The grace of God brings us salvation and teaches us to live godly lives!
Exodus 20:4-6 tells us that while the sins of the fathers may be passed on to the third and fourth generation, God shows His love to a thousand generations of descendants of those who love Him and keep His commandments. We have the severe potential to bring great harm to the world, but by placing our lives in the hands of the Son of God we have the glorious potential to do immense good for the whole world.
Joel 2:25-26 gives this promise to those who repent of their sins and turn to God:
"I will repay you for the years the locusts have eaten—the great locust and the young locust, the other locusts and the locust swarm—my great army that I sent among you. You will have plenty to eat, until you are full, and you will praise the name of the LORD your God, who has worked wonders for you; never again will my people be shamed."

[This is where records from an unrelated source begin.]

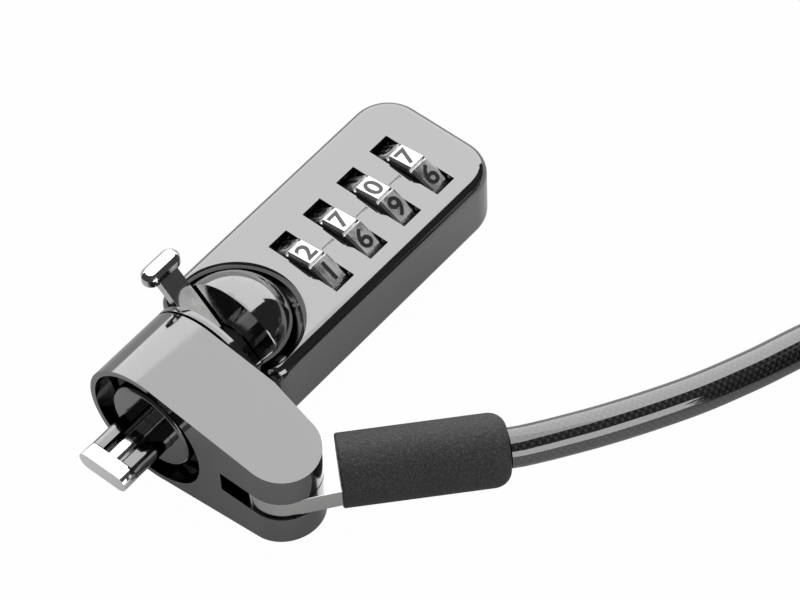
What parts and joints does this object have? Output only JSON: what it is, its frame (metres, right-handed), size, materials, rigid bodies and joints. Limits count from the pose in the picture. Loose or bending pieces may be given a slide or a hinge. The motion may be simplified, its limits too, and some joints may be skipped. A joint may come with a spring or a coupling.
{
  "type": "laptop cable lock",
  "caption": "Laptop cable lock with number wheels in a flat metal body, a tilting lever head with a T-bar, and a swivel collar carrying a coiled security cable.",
  "frame": {"origin": "centre of the head's front face, on the head axis", "axes": "+X out of the head along the T-bar, +Y towards the cable arm of the collar, +Z out of the number face"},
  "size_m": [0.1258, 0.1256, 0.0239],
  "materials": {
    "dark_plated_zinc": "dark nickel plate over a zinc casting, polished",
    "satin_nickel": "bright nickel plate, satin",
    "plain_steel": "ground steel",
    "machined_brass": "turned brass",
    "grained_black_plastic": "moulded with a fine grain",
    "smoked_vinyl_jacket": "smoked clear jacket over a black steel braid"
  },
  "bodies": {
    "body": {"housing": "dark_plated_zinc", "base_cover": "dark_plated_zinc", "cover_pins": "plain_steel", "detent_spring": "plain_steel", "shaft_spring": "plain_steel", "left_pivot_pin": "plain_steel", "right_pivot_pin": "plain_steel"},
    "number_wheel_1": {"dial_1": "satin_nickel", "code_sleeve_1": "machined_brass"},
    "number_wheel_2": {"dial_2": "satin_nickel", "code_sleeve_2": "machined_brass"},
    "number_wheel_3": {"dial_3": "satin_nickel", "code_sleeve_3": "machined_brass"},
    "number_wheel_4": {"dial_4": "satin_nickel", "code_sleeve_4": "machined_brass"},
    "reset_screw": {"reset_screw": "satin_nickel"},
    "code_shaft": {"code_shaft": "plain_steel"},
    "head": {"swivel_ball": "dark_plated_zinc", "head_barrel": "dark_plated_zinc", "head_dowels": "plain_steel", "prong_insert": "plain_steel", "spindle_bush": "machined_brass", "retaining_ring": "plain_steel"},
    "blocking_rod": {"blocking_rod": "plain_steel"},
    "lever": {"lever": "satin_nickel", "t_bar": "satin_nickel"},
    "collar": {"collar": "dark_plated_zinc", "cable_pin": "plain_steel"},
    "cable": {"cable_lug": "satin_nickel", "cable_sleeve": "grained_black_plastic", "cable": "smoked_vinyl_jacket", "cable_coil": "smoked_vinyl_jacket", "cable_tail": "smoked_vinyl_jacket", "loop_ferrule": "plain_steel", "anchor_loop": "smoked_vinyl_jacket"}
  },
  "joints": [
    {"name": "dial_1_turn", "type": "hinge", "parent": "body", "child": "number_wheel_1", "pos_m": [-0.0258, 0.00133, 0], "axis": [1, 0, 0], "continuous": true},
    {"name": "dial_2_turn", "type": "hinge", "parent": "body", "child": "number_wheel_2", "pos_m": [-0.0316, 0.00133, 0], "axis": [1, 0, 0], "continuous": true},
    {"name": "dial_3_turn", "type": "hinge", "parent": "body", "child": "number_wheel_3", "pos_m": [-0.0374, 0.00133, 0], "axis": [1, 0, 0], "continuous": true},
    {"name": "dial_4_turn", "type": "hinge", "parent": "body", "child": "number_wheel_4", "pos_m": [-0.0432, 0.00133, 0], "axis": [1, 0, 0], "continuous": true},
    {"name": "reset_turn", "type": "hinge", "parent": "body", "child": "reset_screw", "pos_m": [-0.049, 0.00133, 0], "axis": [1, 0, 0], "range_deg": [0, 90]},
    {"name": "head_tilt", "type": "hinge", "parent": "body", "child": "head", "pos_m": [-0.01427, 0, 0.00203], "axis": [0, -1, 0], "range_deg": [0, 50]},
    {"name": "lever_turn", "type": "hinge", "parent": "head", "child": "lever", "pos_m": [-0.012, 0, 0], "axis": [-1, 0, 0], "range_deg": [0, 90]},
    {"name": "rod_slide", "type": "slide", "parent": "head", "child": "blocking_rod", "axis": [-1, 0, 0], "range_m": [0, 0.00071]},
    {"name": "shaft_slide", "type": "slide", "parent": "body", "child": "code_shaft", "axis": [-1, 0, 0], "range_m": [0, 0.00071]},
    {"name": "collar_swivel", "type": "hinge", "parent": "head", "child": "collar", "pos_m": [-0.006, 0, 0], "axis": [1, 0, 0], "continuous": true},
    {"name": "cable_swing", "type": "hinge", "parent": "collar", "child": "cable", "pos_m": [-0.0041, 0.0157, 0], "axis": [0, 0, 1], "range_deg": [-90, 30]}
  ],
  "couplings": [
    {"joint": "rod_slide", "follows": "lever_turn", "m_per_rad": 0.00044563},
    {"joint": "shaft_slide", "follows": "lever_turn", "m_per_rad": 0.00044563}
  ]
}
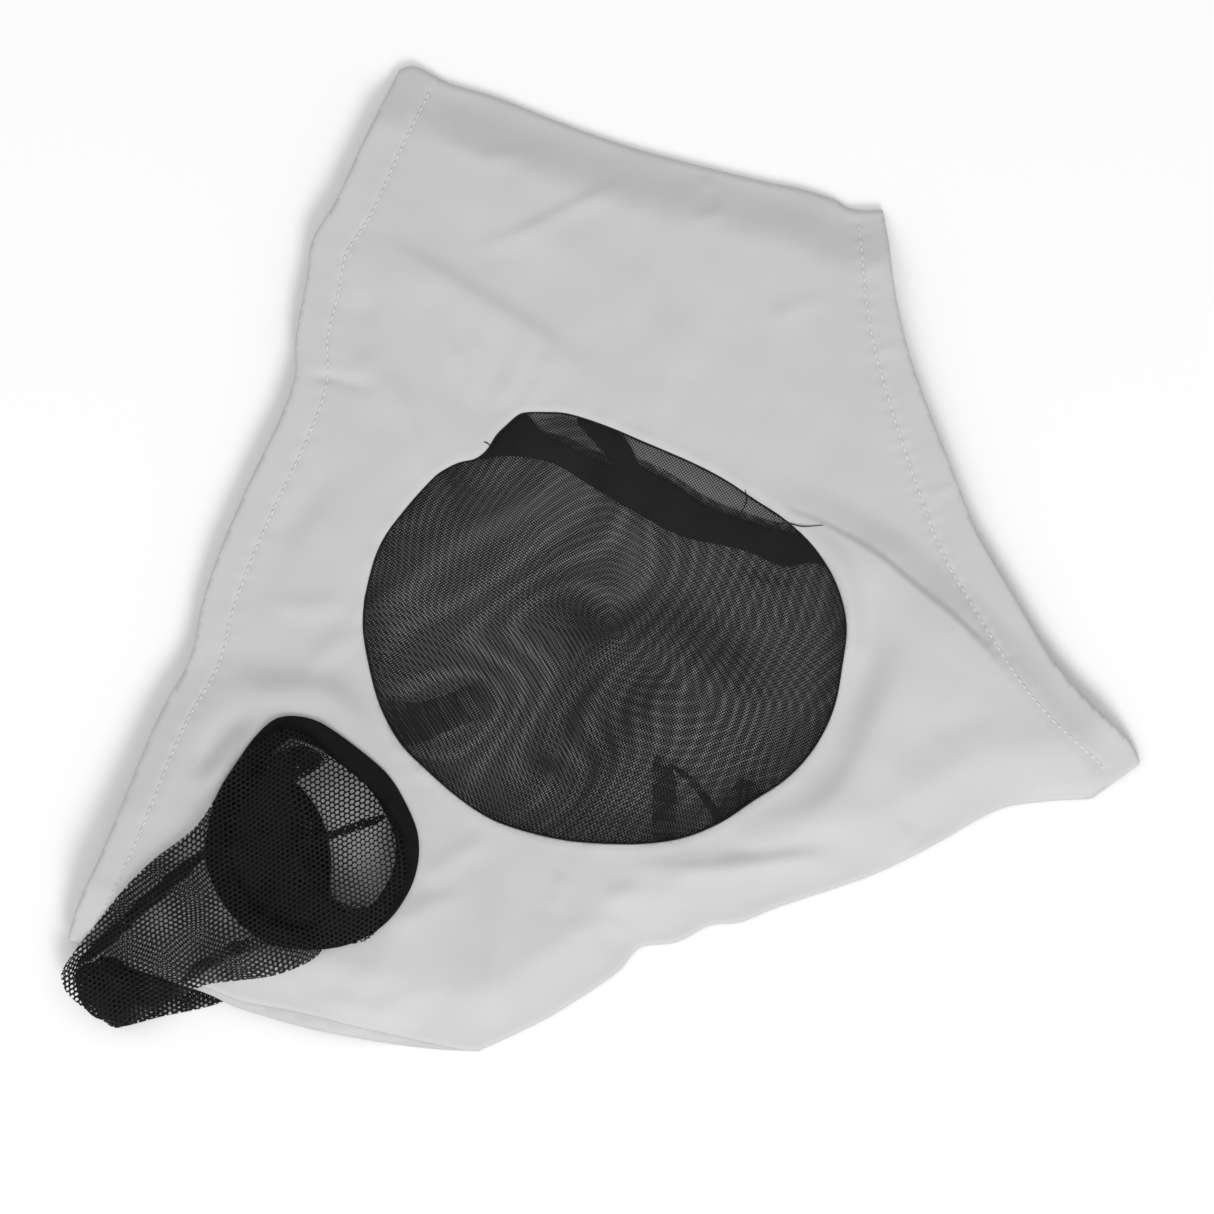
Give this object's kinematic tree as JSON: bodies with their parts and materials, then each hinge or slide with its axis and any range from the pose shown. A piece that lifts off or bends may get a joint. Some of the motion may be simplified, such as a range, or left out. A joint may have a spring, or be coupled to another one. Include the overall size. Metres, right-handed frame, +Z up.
{
  "type": "horse fly mask",
  "caption": "Full-head stretch-knit horse fly mask with mesh eye panels and net ear covers, lying flat on its side; it keeps flies and sun off a horse's face.",
  "frame": {"origin": "middle of the mask in plan, on the surface it lies on", "axes": "+X from the neck opening to the nose opening, +Y from the topline to the jaw seam, +Z up, out of the side that lies uppermost"},
  "size_m": [0.5374, 0.4918, 0.0416],
  "materials": {
    "knit": "smooth light-grey stretch knit, matt",
    "thread": "light-grey overlock and stitching thread",
    "eye_mesh": "fine black see-through mesh",
    "eye_binding": "black seam thread",
    "ear_rim": "black ribbed knit",
    "ear_net": "coarse black knitted net"
  },
  "bodies": {
    "root": {"near_side_panel": "knit", "off_side_panel": "knit", "near_eye_mesh": "eye_mesh", "off_eye_mesh": "eye_mesh", "near_eye_binding": "eye_binding", "off_eye_binding": "eye_binding", "near_ear_rim": "ear_rim", "off_ear_rim": "ear_rim", "near_ear_net": "ear_net", "off_ear_net": "ear_net", "jaw_seam": "thread", "topline_seam": "thread", "near_neck_hem": "knit", "off_neck_hem": "knit", "near_nose_hem": "knit", "off_nose_hem": "knit", "near_neck_stitching": "thread", "off_neck_stitching": "thread", "near_nose_stitching": "thread", "off_nose_stitching": "thread"}
  },
  "joints": []
}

Up until this point, we may have been sowing sin for a harvest of destruction. Up until now, the years of our lives, so full of potential, may have been devoured by the locusts of sin and folly. But God is far greater than our sins and has dealt with them on the cross. He can, and will, restore those years to us, producing a harvest of life far greater than what has been destroyed.
Thanks be to God—through Jesus Christ our Lord!